Do you have an interest in art, antiques, or collectibles? Then today’s guest is going to be someone you’ll want to hear more about. Scott Zema is a professional appraiser certified by the International Society of Appraisers. Based in the Pacific Northwest, his clients include the University of Washington, museums, local municipalities, corporations, numerous other institutions, and many private investors. Scott is here to talk about his new book Three Steps to Investment Success: Buying the Right Art, Antiques, and Collectibles.
Welcome to The Book Connection, Scott. It’s a pleasure to have you with us.
Thank you very much!
Before we get started on your book, can you tell us a little bit about yourself? How long have you been a professional appraiser? What made you choose this career?
I have been in practice for twenty one years. I chose the appraisal profession because it afforded me the opportunity to make a good living utilizing my passion for art and antiques and to use little except my brain to bring in the bucks. Consultancy is a good way to make a living.
Does your career influence your own investing and ideas of the market?
Oh, one hundred percent. If I can buy an item that will increase in value 40-100% per year based on my experiences as a professional appraiser, you can bet that I personally will do it! Working not only with art, antiques, and collectibles on a daily basis but with the VALUES associated with these objects makes me a living proponent of the principles I lay out.
What made you decide to write Three Steps to Investment Success?
The realization that no other book in print addressed this topic and the reality of its principles for both myself and my clients demonstrated on a daily professional and personal basis.
You’ve said that this field is not traditionally accepted as a place to invest money. What do you believe is the reason for that? Does your book attempt to dispel that assumption?
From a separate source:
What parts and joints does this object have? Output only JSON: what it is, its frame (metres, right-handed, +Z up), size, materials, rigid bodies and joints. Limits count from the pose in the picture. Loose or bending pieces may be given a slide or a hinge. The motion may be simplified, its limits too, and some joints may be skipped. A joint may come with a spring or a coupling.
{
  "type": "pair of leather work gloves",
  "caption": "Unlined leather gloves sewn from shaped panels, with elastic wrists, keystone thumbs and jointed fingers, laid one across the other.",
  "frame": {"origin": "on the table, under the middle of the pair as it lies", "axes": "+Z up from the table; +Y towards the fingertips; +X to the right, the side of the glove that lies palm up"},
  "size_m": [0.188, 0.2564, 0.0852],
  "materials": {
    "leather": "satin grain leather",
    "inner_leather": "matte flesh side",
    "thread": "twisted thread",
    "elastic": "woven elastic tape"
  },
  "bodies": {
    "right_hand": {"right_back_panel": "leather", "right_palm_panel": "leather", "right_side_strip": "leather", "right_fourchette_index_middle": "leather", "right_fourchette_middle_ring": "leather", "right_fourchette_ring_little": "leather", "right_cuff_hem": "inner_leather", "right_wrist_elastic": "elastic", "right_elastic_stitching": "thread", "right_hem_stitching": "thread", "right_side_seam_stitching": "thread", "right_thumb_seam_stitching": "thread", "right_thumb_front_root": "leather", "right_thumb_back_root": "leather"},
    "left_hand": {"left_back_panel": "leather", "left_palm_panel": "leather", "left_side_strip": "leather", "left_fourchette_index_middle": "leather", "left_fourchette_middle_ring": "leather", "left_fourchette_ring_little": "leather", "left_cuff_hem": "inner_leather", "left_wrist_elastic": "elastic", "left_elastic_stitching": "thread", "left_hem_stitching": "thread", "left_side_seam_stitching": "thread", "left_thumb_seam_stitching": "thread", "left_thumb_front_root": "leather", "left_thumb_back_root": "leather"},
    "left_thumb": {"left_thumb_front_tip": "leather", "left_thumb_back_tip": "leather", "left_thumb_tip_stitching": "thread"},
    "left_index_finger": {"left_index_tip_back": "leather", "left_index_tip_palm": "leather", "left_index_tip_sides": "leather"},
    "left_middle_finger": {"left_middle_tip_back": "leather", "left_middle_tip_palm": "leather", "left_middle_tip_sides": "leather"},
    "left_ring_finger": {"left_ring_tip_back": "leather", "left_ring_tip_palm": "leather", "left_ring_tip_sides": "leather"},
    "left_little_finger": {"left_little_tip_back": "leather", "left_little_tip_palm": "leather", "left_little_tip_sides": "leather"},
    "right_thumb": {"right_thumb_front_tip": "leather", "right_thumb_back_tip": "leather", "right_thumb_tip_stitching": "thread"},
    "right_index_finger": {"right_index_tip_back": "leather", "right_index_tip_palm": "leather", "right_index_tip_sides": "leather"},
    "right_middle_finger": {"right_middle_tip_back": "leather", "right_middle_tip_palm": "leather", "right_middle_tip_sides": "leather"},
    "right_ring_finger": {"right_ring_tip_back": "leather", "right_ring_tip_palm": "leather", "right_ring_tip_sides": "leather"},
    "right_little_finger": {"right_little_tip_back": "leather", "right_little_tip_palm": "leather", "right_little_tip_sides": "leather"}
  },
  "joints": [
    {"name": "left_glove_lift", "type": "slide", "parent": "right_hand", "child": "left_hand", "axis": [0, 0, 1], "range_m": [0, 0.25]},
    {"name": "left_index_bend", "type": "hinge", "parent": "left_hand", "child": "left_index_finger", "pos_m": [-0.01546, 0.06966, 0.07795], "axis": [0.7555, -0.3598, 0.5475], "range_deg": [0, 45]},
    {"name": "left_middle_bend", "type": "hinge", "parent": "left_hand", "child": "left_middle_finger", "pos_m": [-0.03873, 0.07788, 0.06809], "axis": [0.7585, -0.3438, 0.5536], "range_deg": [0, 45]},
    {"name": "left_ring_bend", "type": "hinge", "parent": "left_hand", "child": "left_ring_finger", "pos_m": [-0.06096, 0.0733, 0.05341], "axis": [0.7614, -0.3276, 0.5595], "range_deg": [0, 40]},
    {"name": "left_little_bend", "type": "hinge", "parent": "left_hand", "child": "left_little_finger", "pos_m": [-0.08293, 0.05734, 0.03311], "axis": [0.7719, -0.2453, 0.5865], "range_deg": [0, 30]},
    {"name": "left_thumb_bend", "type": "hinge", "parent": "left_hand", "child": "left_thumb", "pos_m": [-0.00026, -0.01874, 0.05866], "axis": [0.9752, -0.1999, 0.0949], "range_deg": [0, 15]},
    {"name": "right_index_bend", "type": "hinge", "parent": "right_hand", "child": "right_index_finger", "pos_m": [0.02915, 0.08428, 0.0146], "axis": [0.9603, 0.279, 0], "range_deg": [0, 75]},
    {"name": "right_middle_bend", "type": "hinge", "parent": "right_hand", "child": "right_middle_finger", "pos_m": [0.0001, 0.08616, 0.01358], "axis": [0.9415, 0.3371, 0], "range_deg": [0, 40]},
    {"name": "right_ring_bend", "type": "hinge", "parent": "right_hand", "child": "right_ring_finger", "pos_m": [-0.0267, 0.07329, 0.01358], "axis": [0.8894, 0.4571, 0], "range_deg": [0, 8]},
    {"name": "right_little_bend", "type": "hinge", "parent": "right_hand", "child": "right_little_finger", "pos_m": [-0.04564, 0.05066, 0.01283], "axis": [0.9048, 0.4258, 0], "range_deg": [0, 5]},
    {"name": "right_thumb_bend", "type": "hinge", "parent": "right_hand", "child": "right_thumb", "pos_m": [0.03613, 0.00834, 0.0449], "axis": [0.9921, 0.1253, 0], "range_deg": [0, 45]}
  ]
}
As my book explains in some detail, there is a lot of confused thinking and ignorance about the true relationship between value and art, antiques, and collectibles, so much so and on so many different levels that it takes some discussion (all clearly presented in my book) to sort out a clear investment strategy for the buyers of this merchandise. This confusion extends from a lack of cross-over between art experts and investment experts (neither seems to brush elbows particularly with the other) to a confused perception of the basics of quality, to an ignorance of the market mechanics of valuable properties (essential to determining investibility of properties), that it is difficult to know where to begin in a short interview. Also, what the preexisting literature on the subject of investments in these properties seems to suggest is that investment professionals try to make absolute comparison of these properties to other investments in some grand comparative sense, an effort which is interpreted to imply that because investment in art and antiques may come up short against another type of investment in a given circumstance (it may not!), that the whole effort is without meaning. This is not true!
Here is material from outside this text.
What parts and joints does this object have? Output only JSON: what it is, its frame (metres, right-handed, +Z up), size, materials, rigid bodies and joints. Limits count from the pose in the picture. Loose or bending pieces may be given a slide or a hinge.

Among many innovative features of my book is the first real attempt to describe in print HOW the markets in art, antiques, and valuable properties actually work, essential for determining the investmwent worthiness of any given product.
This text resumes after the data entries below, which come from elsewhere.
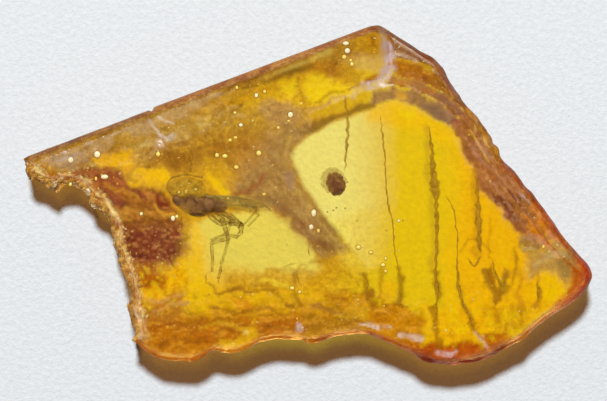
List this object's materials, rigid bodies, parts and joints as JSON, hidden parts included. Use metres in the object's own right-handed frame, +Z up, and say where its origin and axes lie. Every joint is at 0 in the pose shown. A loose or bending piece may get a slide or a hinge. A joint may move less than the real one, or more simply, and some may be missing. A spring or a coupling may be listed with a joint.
{
  "type": "insect in amber",
  "caption": "Thin polished chip of clear amber lying flat, with a long-legged gnat and a dark crumb of plant debris sealed inside.",
  "frame": {"origin": "under the middle of the chip's box, on the flat face that it lies on", "axes": "+X along the chip's longest side, +Y across it towards its straight sawn edge, +Z up through its thickness"},
  "size_m": [0.022, 0.0132, 0.0024],
  "materials": {
    "amber": "polished clear amber, broken at three edges",
    "dark_cuticle": "dark brown cuticle with greyish olive wings",
    "plant_debris": "dark red-brown rotted plant matter"
  },
  "bodies": {
    "root": {"amber_lower": "amber", "amber_upper": "amber", "insect": "dark_cuticle", "debris_crumb": "plant_debris"}
  },
  "joints": []
}
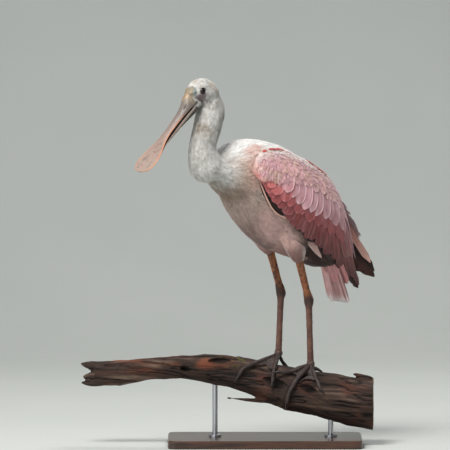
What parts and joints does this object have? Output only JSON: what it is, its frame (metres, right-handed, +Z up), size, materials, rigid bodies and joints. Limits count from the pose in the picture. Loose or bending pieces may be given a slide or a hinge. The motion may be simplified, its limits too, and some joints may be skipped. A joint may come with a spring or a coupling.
{
  "type": "museum-style bird figure",
  "caption": "Life-size roseate spoonbill standing on a length of driftwood, head turned, on a flat display base with two short rods.",
  "frame": {"origin": "middle of the display base's flat underside", "axes": "+X along the perch, to the right of someone who faces the bill side; +Y away from them; +Z up"},
  "size_m": [0.4999, 0.3321, 0.6299],
  "materials": {
    "white_plumage": "soft fine feathers, matte",
    "pink_plumage": "soft feathers, matte",
    "coral_plumage": "smooth vanes, low sheen",
    "thigh_plumage": "short mottled feathers, matte",
    "bill_horn": "smooth horn, satin",
    "eye": "wet gloss",
    "leg_skin": "scaly skin, matte",
    "claw_horn": "dark horn, satin",
    "weathered_wood": "weathered driftwood, rough",
    "dark_wood": "dark walnut, satin",
    "rod_steel": "brushed"
  },
  "bodies": {
    "root": {"head": "white_plumage", "neck_upper": "white_plumage", "neck_lower": "white_plumage", "torso": "pink_plumage", "bill_upper": "bill_horn", "bill_lower": "bill_horn", "eye_left": "eye", "eye_right": "eye", "tail": "pink_plumage", "wing_left_coverts": "pink_plumage", "wing_left_secondaries": "coral_plumage", "wing_left_primaries": "coral_plumage", "wing_right_coverts": "pink_plumage", "wing_right_secondaries": "coral_plumage", "wing_right_primaries": "coral_plumage", "perch": "weathered_wood", "stand_rod_left": "rod_steel", "stand_rod_right": "rod_steel", "stand_base": "dark_wood", "thigh_left": "thigh_plumage", "shin_left": "leg_skin", "tarsus_left": "leg_skin", "foot_left": "leg_skin", "claw_left_inner": "claw_horn", "claw_left_middle": "claw_horn", "claw_left_outer": "claw_horn", "claw_left_hind": "claw_horn", "thigh_right": "thigh_plumage", "shin_right": "leg_skin", "tarsus_right": "leg_skin", "foot_right": "leg_skin", "claw_right_inner": "claw_horn", "claw_right_middle": "claw_horn", "claw_right_outer": "claw_horn", "claw_right_hind": "claw_horn"}
  },
  "joints": []
}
What is the target audience for Three Steps to Investment Success? Is it meant for people who already have experience investing in art, antiques, and collectibles? Or can someone with no experience in this type of investing find it useful too?
It's written 'specially for beginners. Please don't assume that this is some kind of elitist book!
The target audience is the generally educated and intelligent reader who has an interest in these properties to begin with, but who has literally no guidance beyond 'Buy what you like!' to insure that his economic sense is consonant with his tastes in these properties. IT IS NOT meant to convert Mr. Average Investor with NO interest in art and antiques to the investment cause, because this type of person doesn't really have the knack for making the best investment choices in these properties. Incidently, this problem in the past has impeded clear understanding of the investment potential of these properties, because the analysis is conducted by investment experts who have no knowledge of or interest in these properties to begin with, a major handicap in presenting any argument for investing in valuable properties.
Both experienced investors and beginners--the book is actually tailored to beginners--can find much of use in the book.
Do you have plans for any other books on the topic of investing in art, antiques, and collectibles?
Perhaps, if the game is worth the candle.
If you could only share one piece of advice with your investors, what would it be?
Know what it is you are buying before you buy it, if you care where your money goes.
Thank you for spending some time with us today, Scott. I wish you continued success.